# [WHAT THE TASK REQUIRES]
Return, exactly as written, every line from the first line of the data below through the line that contains "from mathutils import Matrix, Vector".

# [DATA EXTRACT]
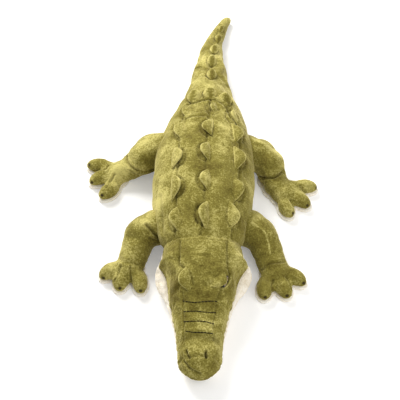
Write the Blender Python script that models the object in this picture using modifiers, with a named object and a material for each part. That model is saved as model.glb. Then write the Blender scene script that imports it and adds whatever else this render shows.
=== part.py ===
# Plush crocodile lying on its belly: sewn covers over stuffing, bending at its seams.
# Metres, +Z up. The floor is Z = 0 and the snout points to -Y. Left and right are the animal's own.
from collections import namedtuple
from math import acos, asin, cos, pi, radians, sin, sqrt

import bmesh
import bpy
from mathutils import Matrix, Vector

# Fabric and clearances
PLUSH = 0.0025          # backing cloth with its flattened pile
FIT_GAP = 0.0003        # between pieces that are sewn or pressed together
SEAM_GAP = 0.0004       # between two panels along a seam
TURN_GAP = 0.0005       # between a stuffed root and the pocket that it turns in
STUFFING_EASE = 0.0005  # between a foot's lining and its stuffing
FLAT_DEPTH = 0.0005     # how deep the floor flattens a form that lies on it
UNDERCUT = 0.004        # how far a cutter runs below the floor
MERGE_DISTANCE = 0.00002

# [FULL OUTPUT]
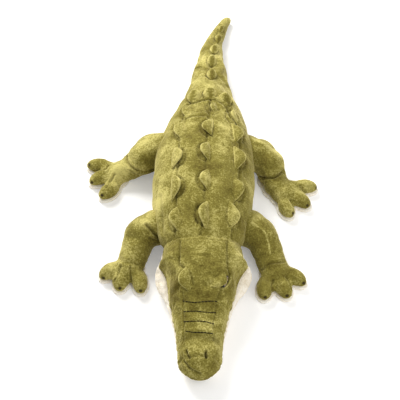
Write the Blender Python script that models the object in this picture using modifiers, with a named object and a material for each part. That model is saved as model.glb. Then write the Blender scene script that imports it and adds whatever else this render shows.
=== part.py ===
# Plush crocodile lying on its belly: sewn covers over stuffing, bending at its seams.
# Metres, +Z up. The floor is Z = 0 and the snout points to -Y. Left and right are the animal's own.
from collections import namedtuple
from math import acos, asin, cos, pi, radians, sin, sqrt

import bmesh
import bpy
from mathutils import Matrix, Vector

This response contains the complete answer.